:: Provided material ::

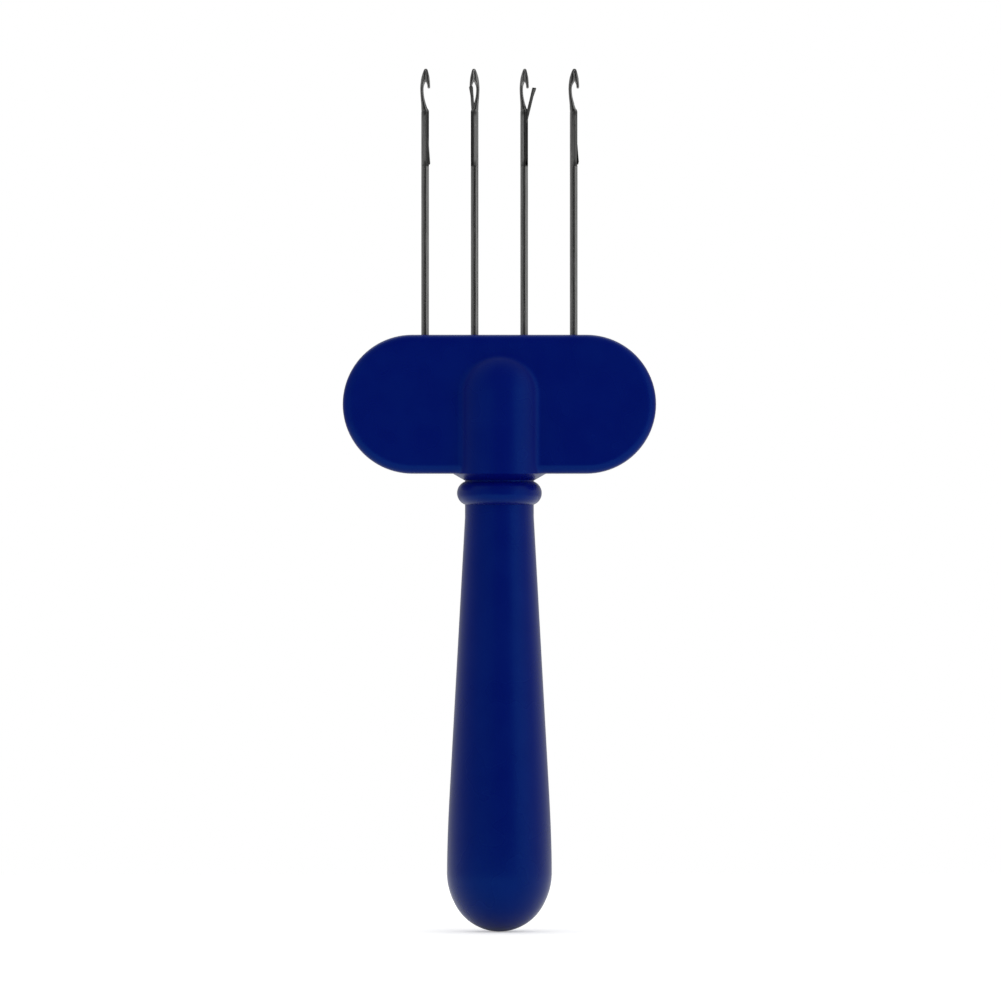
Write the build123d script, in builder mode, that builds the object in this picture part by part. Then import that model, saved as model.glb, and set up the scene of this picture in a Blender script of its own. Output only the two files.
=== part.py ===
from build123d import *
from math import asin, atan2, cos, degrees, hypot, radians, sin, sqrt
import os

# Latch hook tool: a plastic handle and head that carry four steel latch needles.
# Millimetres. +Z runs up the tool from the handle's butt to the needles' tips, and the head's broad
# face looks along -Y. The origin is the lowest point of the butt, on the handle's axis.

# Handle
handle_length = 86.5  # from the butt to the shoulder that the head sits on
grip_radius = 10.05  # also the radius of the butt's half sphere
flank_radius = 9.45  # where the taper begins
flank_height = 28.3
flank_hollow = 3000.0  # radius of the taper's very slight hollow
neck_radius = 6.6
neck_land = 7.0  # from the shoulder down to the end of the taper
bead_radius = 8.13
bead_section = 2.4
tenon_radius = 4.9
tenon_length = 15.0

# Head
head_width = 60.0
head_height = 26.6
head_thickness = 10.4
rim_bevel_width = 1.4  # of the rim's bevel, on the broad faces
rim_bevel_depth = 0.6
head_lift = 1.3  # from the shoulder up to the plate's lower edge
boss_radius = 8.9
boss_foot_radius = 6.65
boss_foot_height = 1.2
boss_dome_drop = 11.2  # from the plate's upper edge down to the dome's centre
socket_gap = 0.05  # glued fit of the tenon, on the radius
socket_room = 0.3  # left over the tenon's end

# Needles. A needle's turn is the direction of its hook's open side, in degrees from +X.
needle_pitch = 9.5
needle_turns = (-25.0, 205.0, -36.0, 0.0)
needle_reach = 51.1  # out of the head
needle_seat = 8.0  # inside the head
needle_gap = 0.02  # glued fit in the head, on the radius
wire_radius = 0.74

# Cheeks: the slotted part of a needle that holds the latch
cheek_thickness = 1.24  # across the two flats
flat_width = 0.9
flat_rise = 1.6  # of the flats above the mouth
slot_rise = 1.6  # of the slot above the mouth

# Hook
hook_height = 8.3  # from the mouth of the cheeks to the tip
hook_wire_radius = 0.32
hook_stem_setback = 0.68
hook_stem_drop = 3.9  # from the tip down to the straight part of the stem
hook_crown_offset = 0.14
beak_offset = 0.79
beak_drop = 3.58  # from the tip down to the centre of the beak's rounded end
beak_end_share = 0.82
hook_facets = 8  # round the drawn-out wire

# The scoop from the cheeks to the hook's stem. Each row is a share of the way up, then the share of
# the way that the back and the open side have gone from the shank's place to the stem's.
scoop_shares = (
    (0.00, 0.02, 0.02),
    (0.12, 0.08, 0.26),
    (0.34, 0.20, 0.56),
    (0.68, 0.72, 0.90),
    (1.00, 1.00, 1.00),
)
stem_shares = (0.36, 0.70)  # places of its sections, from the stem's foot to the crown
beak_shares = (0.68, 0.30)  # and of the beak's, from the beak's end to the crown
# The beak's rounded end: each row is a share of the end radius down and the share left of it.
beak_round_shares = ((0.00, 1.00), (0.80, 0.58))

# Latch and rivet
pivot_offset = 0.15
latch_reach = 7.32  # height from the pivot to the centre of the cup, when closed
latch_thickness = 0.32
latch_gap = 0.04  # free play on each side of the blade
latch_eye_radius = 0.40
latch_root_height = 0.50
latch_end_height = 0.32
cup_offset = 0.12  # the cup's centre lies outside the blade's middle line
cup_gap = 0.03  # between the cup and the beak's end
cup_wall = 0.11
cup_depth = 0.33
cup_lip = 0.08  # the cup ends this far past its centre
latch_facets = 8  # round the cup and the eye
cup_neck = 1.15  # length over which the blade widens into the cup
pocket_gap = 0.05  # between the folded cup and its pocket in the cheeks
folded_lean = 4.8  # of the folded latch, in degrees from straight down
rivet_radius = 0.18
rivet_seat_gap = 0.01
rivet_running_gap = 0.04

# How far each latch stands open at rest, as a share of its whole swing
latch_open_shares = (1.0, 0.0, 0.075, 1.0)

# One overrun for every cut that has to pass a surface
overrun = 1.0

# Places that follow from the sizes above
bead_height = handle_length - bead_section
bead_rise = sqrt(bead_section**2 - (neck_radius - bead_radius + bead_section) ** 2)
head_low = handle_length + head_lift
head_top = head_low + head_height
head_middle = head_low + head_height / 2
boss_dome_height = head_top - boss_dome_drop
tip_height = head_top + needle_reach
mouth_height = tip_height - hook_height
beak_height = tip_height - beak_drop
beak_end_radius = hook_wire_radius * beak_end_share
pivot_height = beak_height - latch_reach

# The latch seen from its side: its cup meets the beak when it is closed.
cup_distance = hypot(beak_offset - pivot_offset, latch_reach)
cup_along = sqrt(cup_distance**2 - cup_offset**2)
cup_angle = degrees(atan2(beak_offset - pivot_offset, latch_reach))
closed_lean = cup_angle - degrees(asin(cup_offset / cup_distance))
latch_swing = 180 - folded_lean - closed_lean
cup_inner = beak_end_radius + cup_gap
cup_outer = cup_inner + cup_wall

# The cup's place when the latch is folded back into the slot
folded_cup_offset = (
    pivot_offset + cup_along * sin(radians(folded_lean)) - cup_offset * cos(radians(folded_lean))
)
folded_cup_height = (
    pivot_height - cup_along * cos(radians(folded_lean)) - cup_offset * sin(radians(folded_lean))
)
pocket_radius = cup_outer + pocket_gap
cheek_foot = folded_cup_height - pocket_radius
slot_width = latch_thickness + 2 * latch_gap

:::

• Written task
Each line above must be reproduced exactly as it stands.

• Complete response
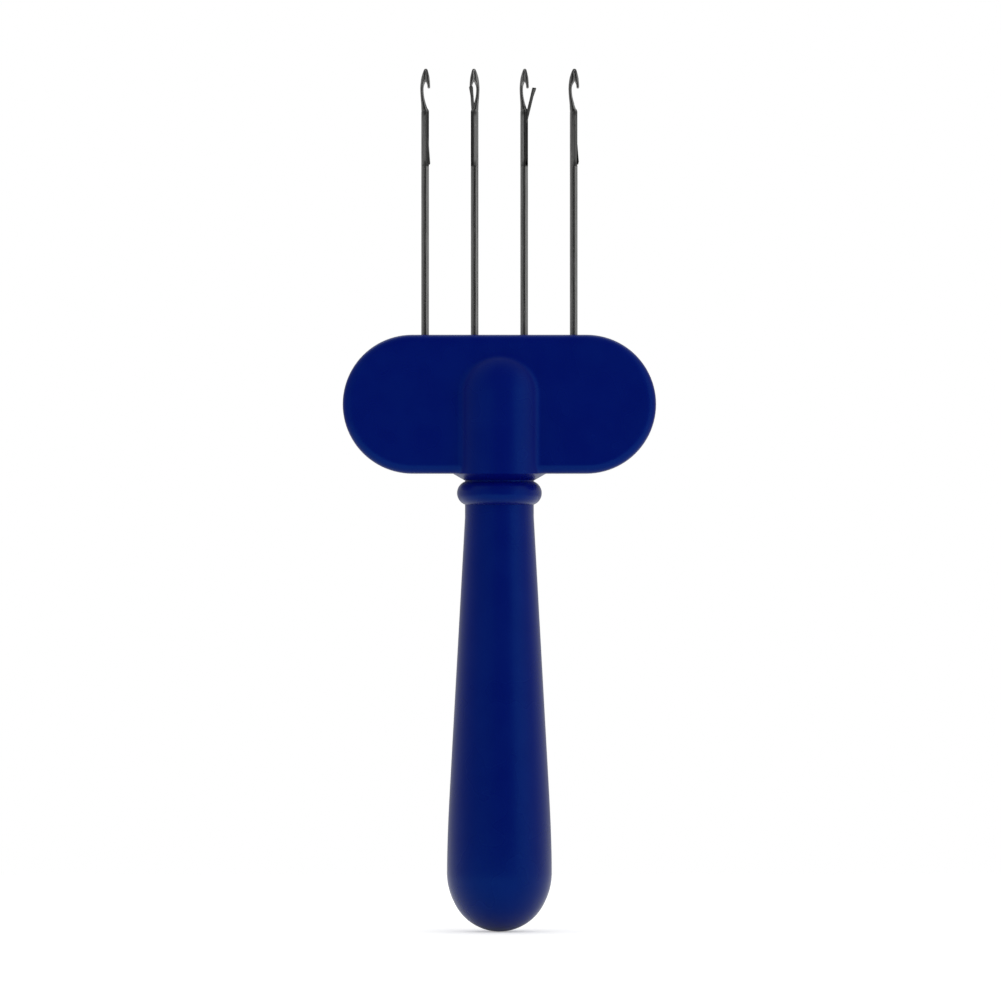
Write the build123d script, in builder mode, that builds the object in this picture part by part. Then import that model, saved as model.glb, and set up the scene of this picture in a Blender script of its own. Output only the two files.
=== part.py ===
from build123d import *
from math import asin, atan2, cos, degrees, hypot, radians, sin, sqrt
import os

# Latch hook tool: a plastic handle and head that carry four steel latch needles.
# Millimetres. +Z runs up the tool from the handle's butt to the needles' tips, and the head's broad
# face looks along -Y. The origin is the lowest point of the butt, on the handle's axis.

# Handle
handle_length = 86.5  # from the butt to the shoulder that the head sits on
grip_radius = 10.05  # also the radius of the butt's half sphere
flank_radius = 9.45  # where the taper begins
flank_height = 28.3
flank_hollow = 3000.0  # radius of the taper's very slight hollow
neck_radius = 6.6
neck_land = 7.0  # from the shoulder down to the end of the taper
bead_radius = 8.13
bead_section = 2.4
tenon_radius = 4.9
tenon_length = 15.0

# Head
head_width = 60.0
head_height = 26.6
head_thickness = 10.4
rim_bevel_width = 1.4  # of the rim's bevel, on the broad faces
rim_bevel_depth = 0.6
head_lift = 1.3  # from the shoulder up to the plate's lower edge
boss_radius = 8.9
boss_foot_radius = 6.65
boss_foot_height = 1.2
boss_dome_drop = 11.2  # from the plate's upper edge down to the dome's centre
socket_gap = 0.05  # glued fit of the tenon, on the radius
socket_room = 0.3  # left over the tenon's end

# Needles. A needle's turn is the direction of its hook's open side, in degrees from +X.
needle_pitch = 9.5
needle_turns = (-25.0, 205.0, -36.0, 0.0)
needle_reach = 51.1  # out of the head
needle_seat = 8.0  # inside the head
needle_gap = 0.02  # glued fit in the head, on the radius
wire_radius = 0.74

# Cheeks: the slotted part of a needle that holds the latch
cheek_thickness = 1.24  # across the two flats
flat_width = 0.9
flat_rise = 1.6  # of the flats above the mouth
slot_rise = 1.6  # of the slot above the mouth

# Hook
hook_height = 8.3  # from the mouth of the cheeks to the tip
hook_wire_radius = 0.32
hook_stem_setback = 0.68
hook_stem_drop = 3.9  # from the tip down to the straight part of the stem
hook_crown_offset = 0.14
beak_offset = 0.79
beak_drop = 3.58  # from the tip down to the centre of the beak's rounded end
beak_end_share = 0.82
hook_facets = 8  # round the drawn-out wire

# The scoop from the cheeks to the hook's stem. Each row is a share of the way up, then the share of
# the way that the back and the open side have gone from the shank's place to the stem's.
scoop_shares = (
    (0.00, 0.02, 0.02),
    (0.12, 0.08, 0.26),
    (0.34, 0.20, 0.56),
    (0.68, 0.72, 0.90),
    (1.00, 1.00, 1.00),
)
stem_shares = (0.36, 0.70)  # places of its sections, from the stem's foot to the crown
beak_shares = (0.68, 0.30)  # and of the beak's, from the beak's end to the crown
# The beak's rounded end: each row is a share of the end radius down and the share left of it.
beak_round_shares = ((0.00, 1.00), (0.80, 0.58))

# Latch and rivet
pivot_offset = 0.15
latch_reach = 7.32  # height from the pivot to the centre of the cup, when closed
latch_thickness = 0.32
latch_gap = 0.04  # free play on each side of the blade
latch_eye_radius = 0.40
latch_root_height = 0.50
latch_end_height = 0.32
cup_offset = 0.12  # the cup's centre lies outside the blade's middle line
cup_gap = 0.03  # between the cup and the beak's end
cup_wall = 0.11
cup_depth = 0.33
cup_lip = 0.08  # the cup ends this far past its centre
latch_facets = 8  # round the cup and the eye
cup_neck = 1.15  # length over which the blade widens into the cup
pocket_gap = 0.05  # between the folded cup and its pocket in the cheeks
folded_lean = 4.8  # of the folded latch, in degrees from straight down
rivet_radius = 0.18
rivet_seat_gap = 0.01
rivet_running_gap = 0.04

# How far each latch stands open at rest, as a share of its whole swing
latch_open_shares = (1.0, 0.0, 0.075, 1.0)

# One overrun for every cut that has to pass a surface
overrun = 1.0

# Places that follow from the sizes above
bead_height = handle_length - bead_section
bead_rise = sqrt(bead_section**2 - (neck_radius - bead_radius + bead_section) ** 2)
head_low = handle_length + head_lift
head_top = head_low + head_height
head_middle = head_low + head_height / 2
boss_dome_height = head_top - boss_dome_drop
tip_height = head_top + needle_reach
mouth_height = tip_height - hook_height
beak_height = tip_height - beak_drop
beak_end_radius = hook_wire_radius * beak_end_share
pivot_height = beak_height - latch_reach

# The latch seen from its side: its cup meets the beak when it is closed.
cup_distance = hypot(beak_offset - pivot_offset, latch_reach)
cup_along = sqrt(cup_distance**2 - cup_offset**2)
cup_angle = degrees(atan2(beak_offset - pivot_offset, latch_reach))
closed_lean = cup_angle - degrees(asin(cup_offset / cup_distance))
latch_swing = 180 - folded_lean - closed_lean
cup_inner = beak_end_radius + cup_gap
cup_outer = cup_inner + cup_wall

# The cup's place when the latch is folded back into the slot
folded_cup_offset = (
    pivot_offset + cup_along * sin(radians(folded_lean)) - cup_offset * cos(radians(folded_lean))
)
folded_cup_height = (
    pivot_height - cup_along * cos(radians(folded_lean)) - cup_offset * sin(radians(folded_lean))
)
pocket_radius = cup_outer + pocket_gap
cheek_foot = folded_cup_height - pocket_radius
slot_width = latch_thickness + 2 * latch_gap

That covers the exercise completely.